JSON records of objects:
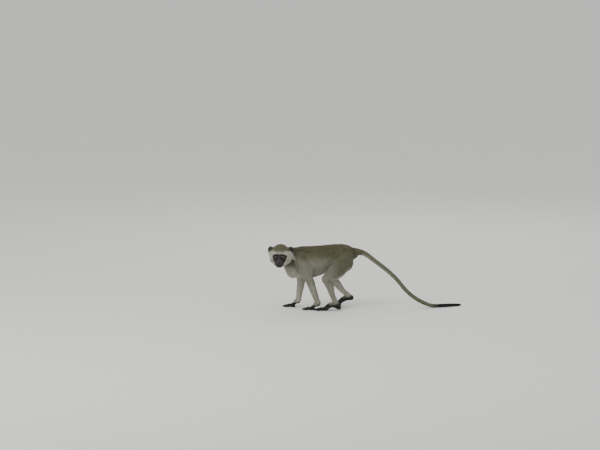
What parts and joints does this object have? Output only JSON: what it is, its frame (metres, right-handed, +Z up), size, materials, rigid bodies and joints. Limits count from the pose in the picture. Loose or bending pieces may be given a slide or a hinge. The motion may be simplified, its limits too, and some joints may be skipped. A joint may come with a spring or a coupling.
{
  "type": "vervet monkey",
  "caption": "Life-size still model of a vervet monkey standing on all fours in mid-stride, head turned to its left, long tail trailing on the floor.",
  "frame": {"origin": "middle of the floor plan, on the floor", "axes": "-X the way the animal walks, +X along the tail, +Y its right side, +Z up; the face looks towards -Y"},
  "size_m": [0.9018, 0.2058, 0.3072],
  "materials": {
    "olive_coat": "grizzled olive fur",
    "grey_coat": "grizzled grey fur",
    "pale_coat": "soft whitish fur",
    "black_coat": "short black fur and skin",
    "dark_skin": "bare dark skin",
    "eye": "wet, glossy"
  },
  "bodies": {
    "root": {"belly": "pale_coat", "chest": "olive_coat", "ear_left": "dark_skin", "ear_right": "dark_skin", "eye_left": "eye", "eye_right": "eye", "foot_left": "black_coat", "foot_right": "black_coat", "forearm_left": "grey_coat", "forearm_right": "grey_coat", "hand_left": "black_coat", "hand_right": "black_coat", "head": "olive_coat", "neck": "olive_coat", "rump": "olive_coat", "shank_left": "grey_coat", "shank_right": "grey_coat", "tail_lower": "grey_coat", "tail_root": "grey_coat", "tail_tip": "black_coat", "tail_upper": "grey_coat", "thigh_left": "grey_coat", "thigh_right": "grey_coat", "upper_arm_left": "grey_coat", "upper_arm_right": "grey_coat"}
  },
  "joints": []
}
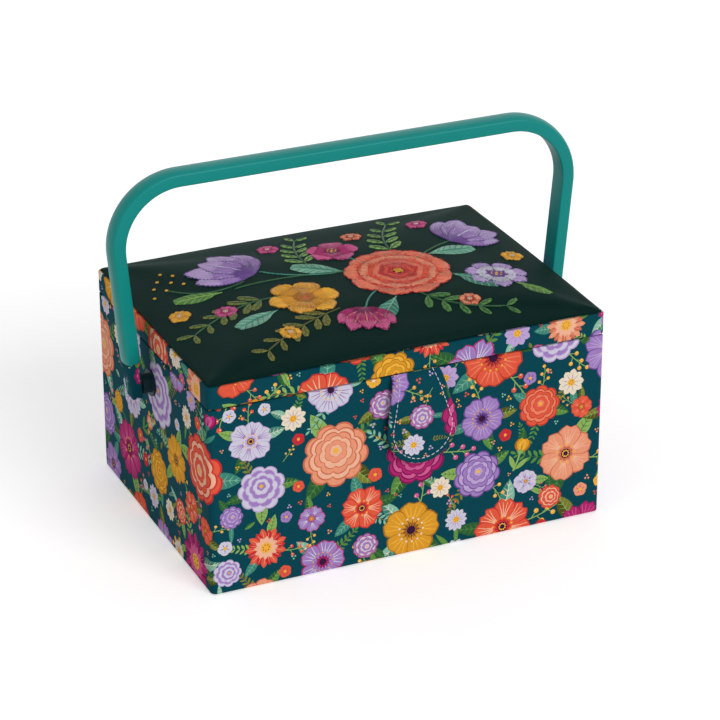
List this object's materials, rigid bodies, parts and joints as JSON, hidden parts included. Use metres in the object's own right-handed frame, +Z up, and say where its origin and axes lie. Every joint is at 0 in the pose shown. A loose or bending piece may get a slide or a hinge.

Problem to solve:
Every record shown above should be written out again exactly.

Result of this exercise:
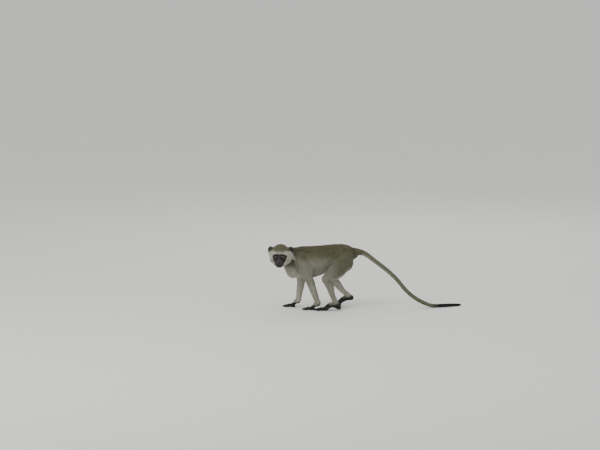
What parts and joints does this object have? Output only JSON: what it is, its frame (metres, right-handed, +Z up), size, materials, rigid bodies and joints. Limits count from the pose in the picture. Loose or bending pieces may be given a slide or a hinge. The motion may be simplified, its limits too, and some joints may be skipped. A joint may come with a spring or a coupling.
{
  "type": "vervet monkey",
  "caption": "Life-size still model of a vervet monkey standing on all fours in mid-stride, head turned to its left, long tail trailing on the floor.",
  "frame": {"origin": "middle of the floor plan, on the floor", "axes": "-X the way the animal walks, +X along the tail, +Y its right side, +Z up; the face looks towards -Y"},
  "size_m": [0.9018, 0.2058, 0.3072],
  "materials": {
    "olive_coat": "grizzled olive fur",
    "grey_coat": "grizzled grey fur",
    "pale_coat": "soft whitish fur",
    "black_coat": "short black fur and skin",
    "dark_skin": "bare dark skin",
    "eye": "wet, glossy"
  },
  "bodies": {
    "root": {"belly": "pale_coat", "chest": "olive_coat", "ear_left": "dark_skin", "ear_right": "dark_skin", "eye_left": "eye", "eye_right": "eye", "foot_left": "black_coat", "foot_right": "black_coat", "forearm_left": "grey_coat", "forearm_right": "grey_coat", "hand_left": "black_coat", "hand_right": "black_coat", "head": "olive_coat", "neck": "olive_coat", "rump": "olive_coat", "shank_left": "grey_coat", "shank_right": "grey_coat", "tail_lower": "grey_coat", "tail_root": "grey_coat", "tail_tip": "black_coat", "tail_upper": "grey_coat", "thigh_left": "grey_coat", "thigh_right": "grey_coat", "upper_arm_left": "grey_coat", "upper_arm_right": "grey_coat"}
  },
  "joints": []
}
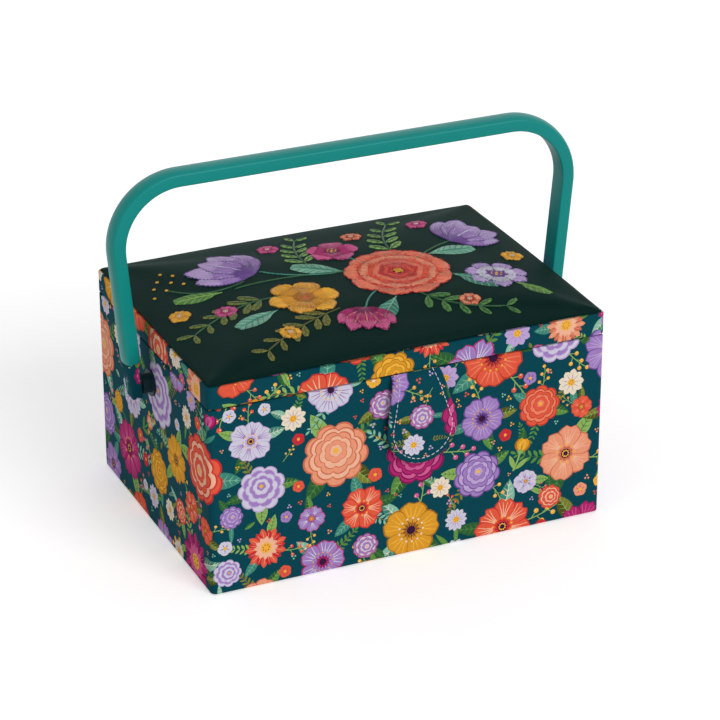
List this object's materials, rigid bodies, parts and joints as JSON, hidden parts included. Use metres in the object's own right-handed frame, +Z up, and say where its origin and axes lie. Every joint is at 0 in the pose shown. A loose or bending piece may get a slide or a hinge.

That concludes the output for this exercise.